We built the Open Mind Common Sense (OMCS) web site to explore these ideas. OMCS was built in the first half of the year 2000, and launched in September 2000. We quickly gained an audience and as of March 2004 about 14,000 people have entered nearly 700,000 items of knowledge. The contributed knowledge consists largely of the kinds of simple English assertions shown in Figure 1, a screenshot of the OMCS knowledge browser.
Figure 1. A few things Open Mind Common Sense knows about water
The knowledge gathered by OMCS is not a well-defined knowledge base in the sense of Cyc, which consists of clearly defined knowledge elements and an associated inference procedure. Rather, it is a kind of English corpus—printed out, it would exceed 25,000 pages! Perhaps the best way to think about it is an encyclopedia of ordinary things, with thousands of facts about common concepts like ‘money’ (7500 facts), ‘car’ (12000 facts), ‘hair’ (3500 facts), and so forth. Many of these facts are expressed in sentences that have a simple syntax or are otherwise highly structured due to use of template-based acquisition activities.

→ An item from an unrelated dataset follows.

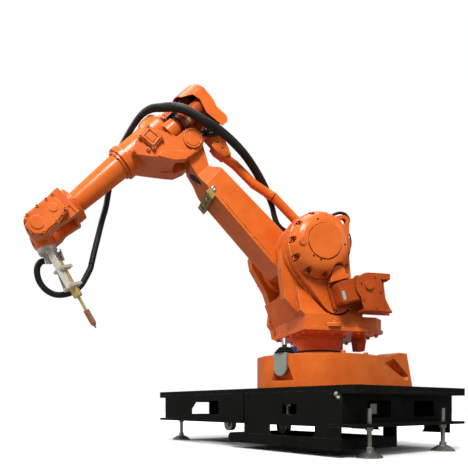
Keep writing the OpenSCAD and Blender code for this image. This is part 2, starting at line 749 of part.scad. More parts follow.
// Wrist drive motor along the forearm's direction: body, flange and end cap
motor_end = -150;
module drive_motor(y, z) {
    color(orange) at_upper() translate([0, y, z]) {
        x_bar(motor_r - 1, motor_end, -80);
        x_bar(motor_r - 4, -81, -70);
        x_bar(motor_r, -71, motor_face - 12);
        x_bar(motor_r - 2, motor_face - 13, motor_face);
    }
}
module drive_motor_near() { drive_motor(motor_y, motor_z); }
module drive_motor_mid() { drive_motor(0, motor_mid_z); }
module drive_motor_far() { drive_motor(-motor_y, motor_z); }
// Arched guard round the motors' back ends, open to the front, on two stays from the back wall
hood_half = 100;
hood_t = 4;
module hood_side(t) {
    polygon([[-85 + t * 8, 200 - t], [-150, 200 - t], [-180 + t, 160], [-190 + t, 128], [-190 + t, 66],
        [-180 + t, 34], [-188 + t, -22], [-176 + t, -42 + t / 2], [-142 + t * 8, -42 + t / 2],
        [-126 + t * 8, 40], [-141 + t * 8, 101], [-130 + t * 8, 135], [-85 + t * 8, 158]]);
}
// Section across the arm: straight sides under a flat arch
module hood_arch(t) {
    polygon(concat([[-hood_half + t, -60], [hood_half - t, -60]],
        [for (a = [0 : 10 : 180]) [(hood_half - t) * cos(a), 130 + (65 - t) * sin(a)]]));
}
module hood_form(t) {
    intersection() {
        slab(-hood_half - 1, hood_half + 1) hood_side(t);
        translate([-230, 0, 0]) rotate([90, 0, 90]) linear_extrude(260) hood_arch(t);
    }
}
module motor_hood() {
    color(orange) at_upper() {
        difference() {
            hood_form(0);
            hood_form(hood_t);
            // Slot that lets the parallel rod pass, and the open underside
            slab(-40, 40) polygon([[-100, -60], [-215, -60], [-215, 22], [-100, 22]]);
            slab(-hood_half + hood_t, hood_half - hood_t) polygon([[-184, -60], [-184, -20], [-80, -20],
                [-80, -60]]);
        }
        for (y = [-motor_y, motor_y]) translate([0, y, motor_z]) x_bar(12, -187, motor_end - turn_gap);
    }
}

// Forearm tube and wrist
module forearm_tube() {
    x0 = ring_x + turn_gap;
    x1 = reach_len - 190;
    color(orange) at_upper() translate([0, 0, elbow_rise]) {
        x_bar(tube_r1 + 8, x0, x0 + 12);
        translate([x0 + 12, 0, 0]) rotate([0, 90, 0])
            cylinder(r1 = tube_r1, r2 = tube_r2, h = x1 - x0 - 12);
    }
}
module wrist_housing() {
    x0 = -190;
    color(orange) at_wrist() difference() {
        union() {
            x_bar(72, x0, x0 + 26);
            slab(-wrist_half, wrist_half) union() {
                polygon([[x0 + 26, -62], [x0 + 26, 62], [-140, 62], [-60, wrist_r], [0, wrist_r], [0, -wrist_r],
                    [-60, -wrist_r], [-140, -62]]);
                circle(wrist_r);
            }
        }
        // Fork gap for the tilt drum
        slab(-drum_half - 5, drum_half + 5) union() {
            circle(drum_r + 30);
            polygon([[-115, -80], [80, -80], [80, 80], [-115, 80]]);
        }
        // Window in each side arm
        slab(-wrist_half - 1, wrist_half + 1) polygon([[-150, -80], [-60, -80], [-60, -20], [-150, -20]]);
    }
}
module wrist_cover_profile(g) {
    circle(wrist_r + g);
    polygon([[0, wrist_r + g], [-130 - g, 50 + g], [-130 - g, -36 - g], [-60, -wrist_r - g], [0, -wrist_r - g]]);
}
module wrist_cover_side() {
    rim = 10;
    slab(wrist_half, wrist_half + wrist_cover - rim) wrist_cover_profile(0);
    slab(wrist_half + wrist_cover - rim - 0.5, wrist_half + wrist_cover - 3) wrist_cover_profile(-7);
    // Low boss on the axis, and a second one behind it
    y_bar(27, wrist_half + wrist_cover - 4, wrist_half + wrist_cover);
    translate([-88, 0, 4]) y_bar(18, wrist_half + wrist_cover - 4, wrist_half + wrist_cover - 0.5);
    // Screw bosses round the rim
    for (a = [-80 : 32 : 90]) rotate([0, -a, 0]) translate([wrist_r - 7, 0, 0])
        y_bar(6.5, wrist_half + wrist_cover - rim - 1, wrist_half + wrist_cover - 4);
    for (b = [[-45, 46], [-90, 44], [-122, 42], [-60, -44], [-100, -36], [-122, -28]])
        translate([b[0], 0, b[1]]) y_bar(6, wrist_half + wrist_cover - rim - 1, wrist_half + wrist_cover - 4);
}
module wrist_covers() {
    color(orange) at_wrist() {
        wrist_cover_side();
        mirror([0, 1, 0]) wrist_cover_side();
    }
}
// Tilt drum between the fork arms, with trunnions into them
module tilt_drum() {
    color("orangered") at_wrist() {
        y_bar(drum_r, -drum_half, drum_half);
        y_bar(24, -drum_half - 4.7, drum_half + 4.7);
        rotate([0, bend, 0]) x_bar(40, 0, flange_x - 18);
    }
}

// Tool
module tool_flange() {
    color("gray") at_tool() difference() {
        x_bar(40, flange_x - 18 + turn_gap, flange_x);
        for (a = [0 : 60 : 300]) rotate([a, 0, 0]) translate([0, 0, 31]) x_bar(3, flange_x - 10, flange_x + 1);
    }
}
// Aluminium bracket: a channel head on the flange, and a bar that carries the torch's clamps
bracket_z = -20;
bracket_t2 = 6;
module tool_bracket() {
    head = 40;
    head_w = 66;
    color(steel) at_tool() {
        x_bar(36, flange_x, flange_x + 8);
        translate([flange_x + 8, -10, bracket_z - head_w / 2]) difference() {
            cube([head, 36, head_w]);
            translate([-1, bracket_t2, bracket_t2]) cube([head + 2, 36, head_w - 2 * bracket_t2]);
        }
        translate([flange_x + 8, -10, bracket_z - bar_w / 2]) cube([bar_len - 8, 20, bar_w]);
        // Ferrule that holds the hose's end
        translate([ferrule_x, 0, bracket_z + bar_w / 2])
            cylinder(r = hose_d / 2 + 3, h = ferrule_end - bracket_z - bar_w / 2);
    }
}
ferrule_x = 115;
ferrule_end = 24.8;
// Torch frame: x along the torch, from the middle of the front clamp
torch_y = 26;
torch_z = -44;
module at_torch() { at_tool() translate([clamp_x, torch_y, torch_z]) rotate([0, torch_tilt, 0]) children(); }
module torch_clamps() {
    plate = 60;
    color("gray") at_torch() for (x = [-86, -6]) translate([x, 0, 0]) difference() {
        rotate([45, 0, 0]) translate([0, -plate / 2, -plate / 2]) cube([12, plate, plate]);
        x_bar(torch_d / 2 + turn_gap, -1, 13);
        rotate([0, -torch_tilt, 0]) translate([-30, -50 - torch_y, -60]) cube([80, 60, 160]);
    }
}
module torch_body() {
    color("goldenrod") at_torch() {
        x_bar(torch_d / 2, -110, 6);
        x_bar(torch_d / 2 + 4, 6, 48);
        x_bar(neck_d / 2, 48, torch_len - 12 - nozzle_len);
    }
}
module gas_nozzle() {
    x1 = torch_len - 12;
    color("sienna") at_torch() {
        x_bar(nozzle_d / 2, x1 - nozzle_len, x1 - 12);
        translate([x1 - 12, 0, 0]) rotate([0, 90, 0]) cylinder(r1 = nozzle_d / 2, r2 = 7, h = 12);
        x_bar(2.5, x1 - 1, torch_len);
    }
}
// Hose package: each stretch is a tube swept along points chosen by hand
function unit(v) = v / max(norm(v), 0.001);
function side_of(t) = unit(cross(t, abs(t[2]) > 0.9 ? [1, 0, 0] : [0, 0, 1]));
function tangent(p, i) = unit(p[min(i + 1, len(p) - 1)] - p[max(i - 1, 0)]);
module hose(points, d) {
    sides = 10;
    rings = [for (i = [0 : len(points) - 1])
        let (t = tangent(points, i), u = side_of(t), v = cross(t, u))
        [for (k = [0 : sides - 1])
            points[i] + d / 2 * (cos(360 * k / sides) * u + sin(360 * k / sides) * v)]];
    n = len(points);
    color("#202020") polyhedron(
        points = [for (r = rings) each r],
        faces = concat(
            [[for (k = [0 : sides - 1]) k]],
            [[for (k = [sides - 1 : -1 : 0]) (n - 1) * sides + k]],
            [for (i = [0 : n - 2], k = [0 : sides - 1])
                let (a = i * sides + k, b = i * sides + (k + 1) % sides)
                each [[a, b + sides, b], [a, a + sides, b + sides]]]));
}
// Points in the turret's frame at rest
hose_turret_route = [[-78, -50, 316], [-78, -50, 380], [-78, -50, 450], [-77, -52, 520], [-72, -54, 590],
    [-60, -56, 650], [-38, -58, 700], [0, -60, 738], [50, -60, 758], [105, -60, 764], [150, -56, 772],
    [184, -51, 795], [203, -48, 835], [213, -47, 875], [236, -41, 925]];
hose_elbow_route = [[236.2, -40.9, 925.4], [242, -39.4, 938], [274, -18, 977], [332, 26, 1026], [406, 74, 1073],
    [499, 112, 1119], [585, 130, 1150], [664, 130, 1184], [700, 118, 1194]];
hose_forearm_route = [[700.4, 117.9, 1194.1], [713.2, 113.6, 1197.7], [752, 88, 1204], [806, 60, 1204],
    [852, 16, 1182], [908, -42, 1108], [944, -74, 1040], [964, -90, 970], [978, -97, 890]];
hose_wrist_route = [[978.1, -97, 889.6], [980.5, -98.2, 876], [990, -98, 820], [1006, -96, 760],
    [1022, -90, 690], [1038, -84, 620], [1053, -76, 550]];
hose_tool_route = [[1053.1, -76, 549.6], [1056, -74.5, 536], [1072, -70, 500], [1096, -66, 456],
    [1128, -58, 424], [1166, -46, 406], [1204, -34, 402], [1238, -22, 417], [1262, -12, 446],
    [1272, -5, 480], [1270, -1, 508], [1258, 0, 528], [1241.5, 0, 535]];
module hose_turret() { at_turret() hose(hose_turret_route, hose_d); }
module hose_elbow() { at_turret() hose(hose_elbow_route, sleeve_d); }
module hose_forearm() { at_turret() hose(hose_forearm_route, hose_d); }
module hose_wrist() { at_turret() hose(hose_wrist_route, hose_d); }
module hose_tool() { at_turret() hose(hose_tool_route, hose_d); }

deck_plate();
end_beams();
side_plates();
cross_members();
low_tray();
rollers();
levelling_feet();
robot_foot();
axis1_seal();
boot_bracket();
cable_boot();
turret_frame();
axis2_case();
axis3_case();
axis2_cover();
axis3_cover();
axis2_motor();
axis3_motor();
axis1_motor();
stop_lug();
lower_arm();
arm_buffer();
parallel_crank();
parallel_rod();
upper_housing();
elbow_pin();
drive_cover();
drive_motor_near();
drive_motor_mid();
drive_motor_far();
motor_hood();
forearm_tube();
wrist_housing();
wrist_covers();
tilt_drum();
tool_flange();
tool_bracket();
torch_clamps();
torch_body();
gas_nozzle();
hose_turret();
hose_elbow();
hose_forearm();
hose_wrist();
hose_tool();
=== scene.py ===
"""Looks for the six-axis robot arm on its skid: camera, light, hoses, finishes, small fittings."""

import json
import math

import bmesh
import bpy
from mathutils import Matrix, Vector


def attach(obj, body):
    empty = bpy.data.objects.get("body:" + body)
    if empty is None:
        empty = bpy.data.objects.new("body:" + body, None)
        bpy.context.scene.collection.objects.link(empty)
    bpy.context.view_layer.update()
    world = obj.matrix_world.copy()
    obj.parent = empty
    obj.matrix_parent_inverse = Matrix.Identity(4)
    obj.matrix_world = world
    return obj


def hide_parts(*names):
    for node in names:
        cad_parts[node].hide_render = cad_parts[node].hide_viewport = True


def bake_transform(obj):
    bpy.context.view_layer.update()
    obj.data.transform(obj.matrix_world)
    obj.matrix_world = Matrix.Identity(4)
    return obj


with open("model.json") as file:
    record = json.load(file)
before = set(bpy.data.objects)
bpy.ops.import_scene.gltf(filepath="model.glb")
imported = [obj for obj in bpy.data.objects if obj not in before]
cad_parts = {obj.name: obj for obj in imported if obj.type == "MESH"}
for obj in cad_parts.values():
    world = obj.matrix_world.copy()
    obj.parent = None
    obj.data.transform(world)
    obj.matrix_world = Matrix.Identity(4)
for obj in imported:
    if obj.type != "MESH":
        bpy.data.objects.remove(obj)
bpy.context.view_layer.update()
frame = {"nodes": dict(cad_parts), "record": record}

# Sizes that the CAD source also uses: millimetres and degrees, as for all shapes and materials
DECK_TOP = 272
AXIS_2_X = 100
AXIS_2_Z = 615
LOWER_LEN = 705
ELBOW_RISE = 135
FOREARM_LEN = 755
CRANK_LEN = 115
YAW = -23
LEAN = 48.1
DIP = 44.6
BEND = 65.7
TORCH_TILT = 8.7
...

We will not go into further detail about the content of the OMCS corpus here, but encourage the reader to visit the open mind site (at to browse the knowledge people have contributed. What has surprised us most of all is the high quality of this knowledge. An early analysis (Singh et al. 2002) showed that 90% of the contributed statements were rated 3 or higher (on a 5 point scale) along the dimensions of truth and objectivity, and about 85% of the statements were rated as things anyone with a high school education or more would be expected to know. Thus the data, while noisy, was not entirely overwhelmed by noise, as we had originally feared it might, and also it consisted largely of knowledge one might consider shared in our culture. Even though we were encouraged by quality ratings of the OMCS corpus, in subsequent work we developed strategies for filtering poor quality contributions using statistical methods and user assessment of contributions.